EXERCISE INSTRUCTIONS
In the records below, find the line containing "at its middle" and the line containing "cad_parts[node].hide_render = cad_parts[node].hide_viewport"; please repeat exactly the lines from one to the other, both included, and nothing more.

THE RECORDS
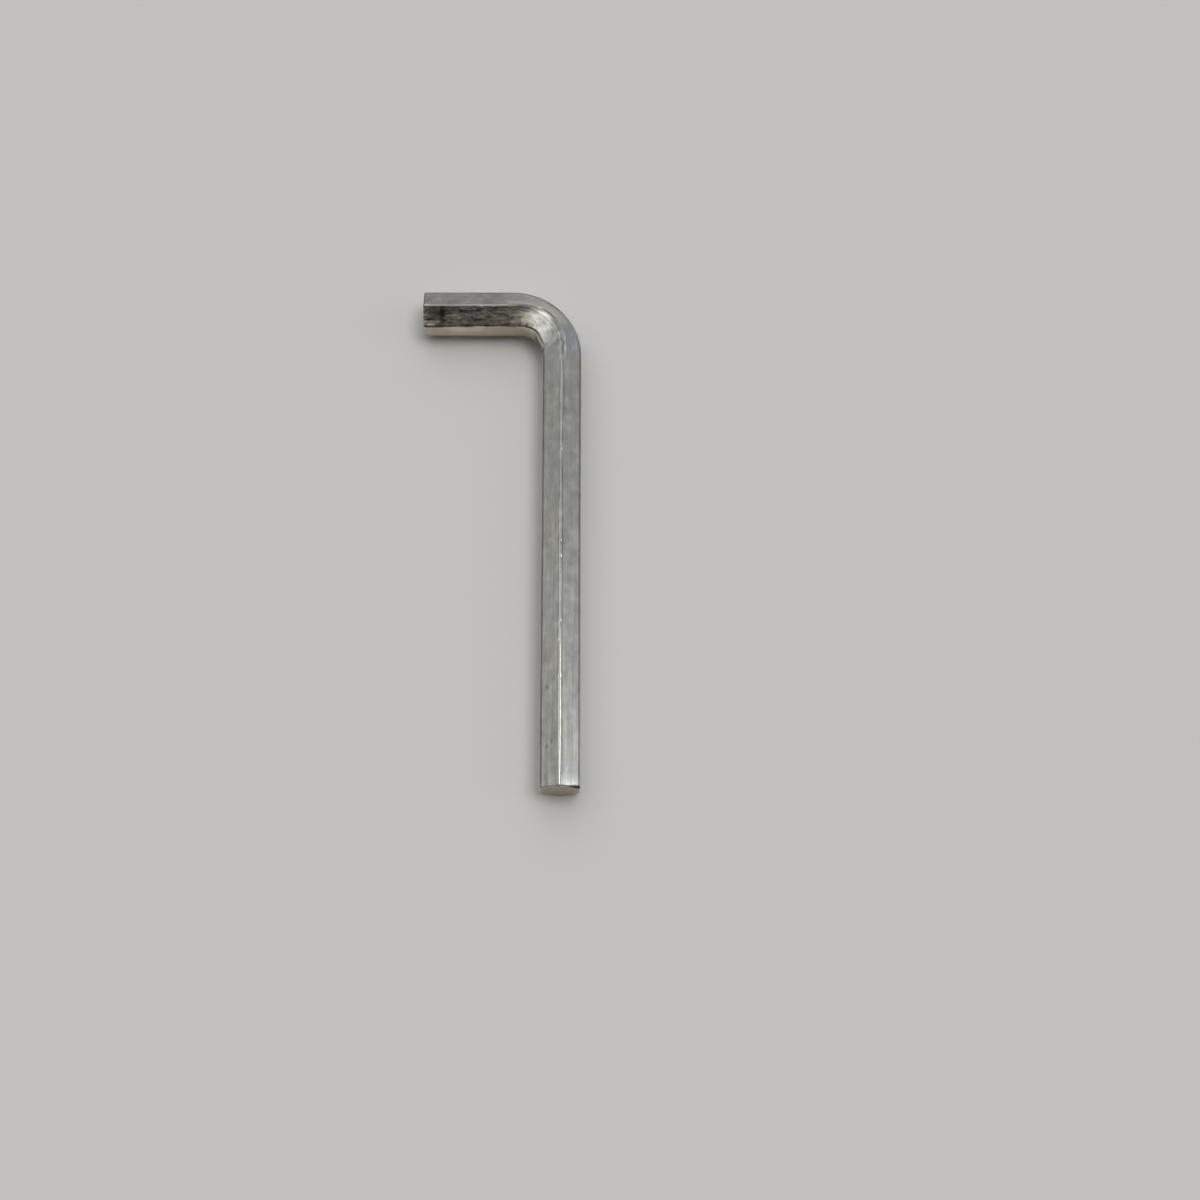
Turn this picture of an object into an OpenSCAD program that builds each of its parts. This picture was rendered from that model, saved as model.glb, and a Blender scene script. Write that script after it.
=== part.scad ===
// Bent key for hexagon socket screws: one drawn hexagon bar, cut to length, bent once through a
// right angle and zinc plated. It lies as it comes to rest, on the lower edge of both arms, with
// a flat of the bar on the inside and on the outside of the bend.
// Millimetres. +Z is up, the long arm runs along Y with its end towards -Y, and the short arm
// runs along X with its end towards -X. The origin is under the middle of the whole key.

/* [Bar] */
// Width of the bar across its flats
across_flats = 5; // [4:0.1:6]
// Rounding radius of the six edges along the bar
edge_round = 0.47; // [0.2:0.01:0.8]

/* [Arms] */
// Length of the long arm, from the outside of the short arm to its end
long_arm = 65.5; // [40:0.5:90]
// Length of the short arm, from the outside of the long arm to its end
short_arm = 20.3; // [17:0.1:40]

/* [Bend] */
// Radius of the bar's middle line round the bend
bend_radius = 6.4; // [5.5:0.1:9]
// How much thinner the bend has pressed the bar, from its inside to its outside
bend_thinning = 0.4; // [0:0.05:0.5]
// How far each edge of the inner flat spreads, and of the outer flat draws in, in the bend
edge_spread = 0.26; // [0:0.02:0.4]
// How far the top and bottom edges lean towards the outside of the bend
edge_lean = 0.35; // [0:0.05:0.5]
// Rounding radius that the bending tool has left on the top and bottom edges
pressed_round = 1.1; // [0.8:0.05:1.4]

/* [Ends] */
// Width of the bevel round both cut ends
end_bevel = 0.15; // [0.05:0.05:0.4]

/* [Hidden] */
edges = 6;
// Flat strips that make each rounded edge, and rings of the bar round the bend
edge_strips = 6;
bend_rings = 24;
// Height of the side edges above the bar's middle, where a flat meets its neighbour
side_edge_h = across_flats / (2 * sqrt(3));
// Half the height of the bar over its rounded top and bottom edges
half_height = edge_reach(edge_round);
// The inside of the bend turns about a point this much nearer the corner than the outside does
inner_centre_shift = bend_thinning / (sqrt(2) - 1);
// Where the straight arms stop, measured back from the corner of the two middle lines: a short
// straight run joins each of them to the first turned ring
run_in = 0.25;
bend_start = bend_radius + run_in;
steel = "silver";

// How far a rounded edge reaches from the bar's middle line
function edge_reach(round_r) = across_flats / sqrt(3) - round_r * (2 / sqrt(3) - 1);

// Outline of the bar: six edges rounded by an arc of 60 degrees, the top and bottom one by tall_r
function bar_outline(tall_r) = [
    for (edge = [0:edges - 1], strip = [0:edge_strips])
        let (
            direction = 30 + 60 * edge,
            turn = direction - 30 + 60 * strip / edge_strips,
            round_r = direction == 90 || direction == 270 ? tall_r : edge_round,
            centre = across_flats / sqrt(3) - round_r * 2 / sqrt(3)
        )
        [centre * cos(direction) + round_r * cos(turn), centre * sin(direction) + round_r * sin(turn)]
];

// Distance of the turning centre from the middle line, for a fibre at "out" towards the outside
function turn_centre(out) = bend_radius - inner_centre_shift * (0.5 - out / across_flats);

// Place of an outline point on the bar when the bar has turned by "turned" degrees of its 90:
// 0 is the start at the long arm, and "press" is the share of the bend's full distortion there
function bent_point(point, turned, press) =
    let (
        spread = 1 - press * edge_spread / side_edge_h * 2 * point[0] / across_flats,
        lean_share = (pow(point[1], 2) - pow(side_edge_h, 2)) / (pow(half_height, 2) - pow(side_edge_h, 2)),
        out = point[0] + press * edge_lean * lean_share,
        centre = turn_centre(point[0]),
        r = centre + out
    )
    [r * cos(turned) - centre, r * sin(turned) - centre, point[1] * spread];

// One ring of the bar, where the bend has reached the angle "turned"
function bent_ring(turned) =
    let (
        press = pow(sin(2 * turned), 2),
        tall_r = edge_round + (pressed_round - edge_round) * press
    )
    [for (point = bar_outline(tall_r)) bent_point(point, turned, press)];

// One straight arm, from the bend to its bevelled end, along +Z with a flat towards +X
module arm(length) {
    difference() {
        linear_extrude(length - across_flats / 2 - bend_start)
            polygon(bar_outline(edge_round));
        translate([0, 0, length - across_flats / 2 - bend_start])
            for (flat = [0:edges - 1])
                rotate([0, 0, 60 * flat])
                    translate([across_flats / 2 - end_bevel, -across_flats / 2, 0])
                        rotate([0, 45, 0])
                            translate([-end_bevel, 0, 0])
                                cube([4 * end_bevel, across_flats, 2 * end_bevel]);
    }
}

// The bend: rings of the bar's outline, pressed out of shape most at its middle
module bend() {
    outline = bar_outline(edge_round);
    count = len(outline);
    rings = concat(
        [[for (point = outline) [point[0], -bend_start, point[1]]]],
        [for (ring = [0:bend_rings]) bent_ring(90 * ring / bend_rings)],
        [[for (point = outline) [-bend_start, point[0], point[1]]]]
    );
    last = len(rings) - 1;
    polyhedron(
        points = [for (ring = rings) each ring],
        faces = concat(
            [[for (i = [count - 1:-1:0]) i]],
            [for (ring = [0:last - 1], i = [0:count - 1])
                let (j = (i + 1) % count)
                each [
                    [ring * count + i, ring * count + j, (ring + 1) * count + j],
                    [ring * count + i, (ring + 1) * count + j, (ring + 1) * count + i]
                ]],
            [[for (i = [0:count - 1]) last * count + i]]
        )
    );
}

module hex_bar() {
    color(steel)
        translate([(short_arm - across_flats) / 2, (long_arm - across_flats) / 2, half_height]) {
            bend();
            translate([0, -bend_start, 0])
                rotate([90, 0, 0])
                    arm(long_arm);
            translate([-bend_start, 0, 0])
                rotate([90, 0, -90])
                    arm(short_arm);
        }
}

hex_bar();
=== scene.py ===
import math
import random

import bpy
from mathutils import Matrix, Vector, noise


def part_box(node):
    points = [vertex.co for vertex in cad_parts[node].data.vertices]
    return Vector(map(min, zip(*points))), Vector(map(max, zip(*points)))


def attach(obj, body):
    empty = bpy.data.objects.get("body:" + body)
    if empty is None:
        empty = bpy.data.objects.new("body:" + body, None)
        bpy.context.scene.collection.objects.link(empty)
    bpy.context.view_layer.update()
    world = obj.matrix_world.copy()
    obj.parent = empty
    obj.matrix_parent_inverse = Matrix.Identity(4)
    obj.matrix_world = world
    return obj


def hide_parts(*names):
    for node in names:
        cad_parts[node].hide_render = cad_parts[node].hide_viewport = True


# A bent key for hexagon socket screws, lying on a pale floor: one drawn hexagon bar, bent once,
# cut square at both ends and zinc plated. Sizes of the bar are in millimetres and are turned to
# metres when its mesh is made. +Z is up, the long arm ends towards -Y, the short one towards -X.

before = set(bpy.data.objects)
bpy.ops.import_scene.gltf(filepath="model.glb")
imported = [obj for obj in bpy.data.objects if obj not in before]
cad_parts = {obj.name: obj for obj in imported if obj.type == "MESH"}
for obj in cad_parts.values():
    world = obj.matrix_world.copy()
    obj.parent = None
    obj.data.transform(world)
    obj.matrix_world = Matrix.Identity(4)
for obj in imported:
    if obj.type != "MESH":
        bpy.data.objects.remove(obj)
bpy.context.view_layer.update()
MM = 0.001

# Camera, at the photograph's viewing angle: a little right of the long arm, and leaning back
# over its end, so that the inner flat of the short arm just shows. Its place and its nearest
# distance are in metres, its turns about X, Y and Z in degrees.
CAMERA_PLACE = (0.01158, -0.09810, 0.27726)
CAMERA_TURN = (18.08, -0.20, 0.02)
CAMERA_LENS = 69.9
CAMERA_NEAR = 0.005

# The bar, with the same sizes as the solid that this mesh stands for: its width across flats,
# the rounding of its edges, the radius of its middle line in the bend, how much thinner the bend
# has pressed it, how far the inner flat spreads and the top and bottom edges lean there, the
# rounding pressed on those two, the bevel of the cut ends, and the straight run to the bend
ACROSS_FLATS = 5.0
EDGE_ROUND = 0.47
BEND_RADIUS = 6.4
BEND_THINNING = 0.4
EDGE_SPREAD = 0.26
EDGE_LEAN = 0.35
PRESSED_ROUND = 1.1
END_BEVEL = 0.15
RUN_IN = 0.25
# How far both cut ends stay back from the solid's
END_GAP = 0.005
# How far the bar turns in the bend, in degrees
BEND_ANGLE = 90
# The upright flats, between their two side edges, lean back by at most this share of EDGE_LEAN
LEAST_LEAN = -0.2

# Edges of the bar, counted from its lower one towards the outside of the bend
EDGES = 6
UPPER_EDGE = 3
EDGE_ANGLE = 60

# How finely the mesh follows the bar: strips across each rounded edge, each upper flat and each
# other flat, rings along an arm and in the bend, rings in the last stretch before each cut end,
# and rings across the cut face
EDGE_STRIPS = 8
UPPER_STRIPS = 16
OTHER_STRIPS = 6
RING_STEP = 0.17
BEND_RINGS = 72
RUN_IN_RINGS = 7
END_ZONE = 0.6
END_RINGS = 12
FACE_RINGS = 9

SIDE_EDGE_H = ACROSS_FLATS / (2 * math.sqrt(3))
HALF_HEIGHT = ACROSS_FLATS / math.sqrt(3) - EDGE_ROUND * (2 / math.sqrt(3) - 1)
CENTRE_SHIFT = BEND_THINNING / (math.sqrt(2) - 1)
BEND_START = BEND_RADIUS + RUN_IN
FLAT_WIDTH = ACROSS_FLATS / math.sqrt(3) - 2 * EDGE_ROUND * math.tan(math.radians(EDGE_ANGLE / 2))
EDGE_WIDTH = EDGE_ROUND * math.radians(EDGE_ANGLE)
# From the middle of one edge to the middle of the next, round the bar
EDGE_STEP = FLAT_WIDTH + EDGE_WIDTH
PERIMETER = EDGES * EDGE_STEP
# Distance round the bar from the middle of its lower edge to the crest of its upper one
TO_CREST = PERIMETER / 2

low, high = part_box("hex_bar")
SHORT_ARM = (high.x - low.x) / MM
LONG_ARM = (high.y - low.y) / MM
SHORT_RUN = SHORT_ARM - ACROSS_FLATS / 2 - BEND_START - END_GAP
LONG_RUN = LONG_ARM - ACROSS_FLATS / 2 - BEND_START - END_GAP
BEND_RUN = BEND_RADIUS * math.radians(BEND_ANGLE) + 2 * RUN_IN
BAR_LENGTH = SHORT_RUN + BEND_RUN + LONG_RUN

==

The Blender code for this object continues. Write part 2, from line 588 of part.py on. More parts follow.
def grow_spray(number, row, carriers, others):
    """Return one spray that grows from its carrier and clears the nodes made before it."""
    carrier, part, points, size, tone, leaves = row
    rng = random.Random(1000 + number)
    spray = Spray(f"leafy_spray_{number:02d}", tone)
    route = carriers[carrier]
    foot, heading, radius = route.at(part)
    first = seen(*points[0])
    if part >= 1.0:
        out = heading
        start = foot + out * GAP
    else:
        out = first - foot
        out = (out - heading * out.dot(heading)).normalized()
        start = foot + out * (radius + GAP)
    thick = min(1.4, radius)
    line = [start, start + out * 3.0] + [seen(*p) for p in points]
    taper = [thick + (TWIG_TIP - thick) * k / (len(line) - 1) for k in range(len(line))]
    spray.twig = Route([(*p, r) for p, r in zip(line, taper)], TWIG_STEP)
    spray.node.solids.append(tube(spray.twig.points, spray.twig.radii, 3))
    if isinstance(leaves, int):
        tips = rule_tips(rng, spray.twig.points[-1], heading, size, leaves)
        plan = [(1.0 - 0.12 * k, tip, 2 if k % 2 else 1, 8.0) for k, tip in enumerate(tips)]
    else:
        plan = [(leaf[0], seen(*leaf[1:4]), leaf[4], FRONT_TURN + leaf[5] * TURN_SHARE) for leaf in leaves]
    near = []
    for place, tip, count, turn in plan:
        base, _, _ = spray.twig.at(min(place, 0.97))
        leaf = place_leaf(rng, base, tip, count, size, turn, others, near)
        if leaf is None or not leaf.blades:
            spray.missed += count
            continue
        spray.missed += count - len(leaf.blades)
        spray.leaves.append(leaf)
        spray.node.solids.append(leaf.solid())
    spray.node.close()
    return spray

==

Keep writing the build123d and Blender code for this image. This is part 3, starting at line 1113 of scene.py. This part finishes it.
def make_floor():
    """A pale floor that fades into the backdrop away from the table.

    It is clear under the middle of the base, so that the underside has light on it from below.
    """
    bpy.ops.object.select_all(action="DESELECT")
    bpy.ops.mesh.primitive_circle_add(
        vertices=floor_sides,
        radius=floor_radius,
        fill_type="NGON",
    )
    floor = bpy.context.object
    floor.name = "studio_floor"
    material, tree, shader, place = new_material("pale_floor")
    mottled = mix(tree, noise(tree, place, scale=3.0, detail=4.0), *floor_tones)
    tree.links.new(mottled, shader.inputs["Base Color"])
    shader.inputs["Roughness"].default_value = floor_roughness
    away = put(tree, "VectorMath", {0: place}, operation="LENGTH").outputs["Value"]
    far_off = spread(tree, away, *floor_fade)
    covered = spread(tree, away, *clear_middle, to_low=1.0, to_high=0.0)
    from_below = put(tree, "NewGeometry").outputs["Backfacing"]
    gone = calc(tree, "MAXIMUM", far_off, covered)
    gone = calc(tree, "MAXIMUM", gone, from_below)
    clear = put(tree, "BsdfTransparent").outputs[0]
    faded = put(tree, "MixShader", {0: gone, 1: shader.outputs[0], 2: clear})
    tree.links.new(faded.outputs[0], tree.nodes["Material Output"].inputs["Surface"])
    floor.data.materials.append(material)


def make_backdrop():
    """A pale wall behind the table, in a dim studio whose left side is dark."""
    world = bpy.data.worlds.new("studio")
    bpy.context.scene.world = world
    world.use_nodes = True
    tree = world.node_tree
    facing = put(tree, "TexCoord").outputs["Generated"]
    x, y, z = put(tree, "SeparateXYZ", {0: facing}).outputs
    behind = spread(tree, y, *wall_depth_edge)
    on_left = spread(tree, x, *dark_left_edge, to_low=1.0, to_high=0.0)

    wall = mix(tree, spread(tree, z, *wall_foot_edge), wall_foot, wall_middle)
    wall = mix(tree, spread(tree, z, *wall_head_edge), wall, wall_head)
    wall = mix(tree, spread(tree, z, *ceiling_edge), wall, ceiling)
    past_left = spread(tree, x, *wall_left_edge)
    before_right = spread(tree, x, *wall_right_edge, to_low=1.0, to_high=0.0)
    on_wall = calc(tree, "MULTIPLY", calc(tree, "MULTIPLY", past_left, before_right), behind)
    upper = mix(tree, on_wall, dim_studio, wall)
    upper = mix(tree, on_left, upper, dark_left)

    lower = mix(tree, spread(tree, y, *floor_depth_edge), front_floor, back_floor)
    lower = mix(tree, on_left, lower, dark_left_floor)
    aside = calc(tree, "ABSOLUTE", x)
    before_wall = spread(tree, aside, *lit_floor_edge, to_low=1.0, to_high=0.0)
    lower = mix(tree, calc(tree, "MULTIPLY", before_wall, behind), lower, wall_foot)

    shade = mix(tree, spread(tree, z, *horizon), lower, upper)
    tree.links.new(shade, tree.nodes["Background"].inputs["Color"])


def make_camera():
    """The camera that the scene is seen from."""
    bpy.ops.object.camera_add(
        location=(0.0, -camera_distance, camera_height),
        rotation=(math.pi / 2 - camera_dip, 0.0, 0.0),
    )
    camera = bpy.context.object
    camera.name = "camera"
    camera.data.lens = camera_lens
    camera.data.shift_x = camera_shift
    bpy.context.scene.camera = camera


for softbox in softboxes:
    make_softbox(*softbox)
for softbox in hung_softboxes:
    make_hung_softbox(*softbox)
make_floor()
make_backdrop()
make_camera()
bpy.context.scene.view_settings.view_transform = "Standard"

IN RESPONSE
// The bend: rings of the bar's outline, pressed out of shape most at its middle
module bend() {
    outline = bar_outline(edge_round);
    count = len(outline);
    rings = concat(
        [[for (point = outline) [point[0], -bend_start, point[1]]]],
        [for (ring = [0:bend_rings]) bent_ring(90 * ring / bend_rings)],
        [[for (point = outline) [-bend_start, point[0], point[1]]]]
    );
    last = len(rings) - 1;
    polyhedron(
        points = [for (ring = rings) each ring],
        faces = concat(
            [[for (i = [count - 1:-1:0]) i]],
            [for (ring = [0:last - 1], i = [0:count - 1])
                let (j = (i + 1) % count)
                each [
                    [ring * count + i, ring * count + j, (ring + 1) * count + j],
                    [ring * count + i, (ring + 1) * count + j, (ring + 1) * count + i]
                ]],
            [[for (i = [0:count - 1]) last * count + i]]
        )
    );
}

module hex_bar() {
    color(steel)
        translate([(short_arm - across_flats) / 2, (long_arm - across_flats) / 2, half_height]) {
            bend();
            translate([0, -bend_start, 0])
                rotate([90, 0, 0])
                    arm(long_arm);
            translate([-bend_start, 0, 0])
                rotate([90, 0, -90])
                    arm(short_arm);
        }
}

hex_bar();
=== scene.py ===
import math
import random

import bpy
from mathutils import Matrix, Vector, noise


def part_box(node):
    points = [vertex.co for vertex in cad_parts[node].data.vertices]
    return Vector(map(min, zip(*points))), Vector(map(max, zip(*points)))


def attach(obj, body):
    empty = bpy.data.objects.get("body:" + body)
    if empty is None:
        empty = bpy.data.objects.new("body:" + body, None)
        bpy.context.scene.collection.objects.link(empty)
    bpy.context.view_layer.update()
    world = obj.matrix_world.copy()
    obj.parent = empty
    obj.matrix_parent_inverse = Matrix.Identity(4)
    obj.matrix_world = world
    return obj


def hide_parts(*names):
    for node in names:
        cad_parts[node].hide_render = cad_parts[node].hide_viewport = True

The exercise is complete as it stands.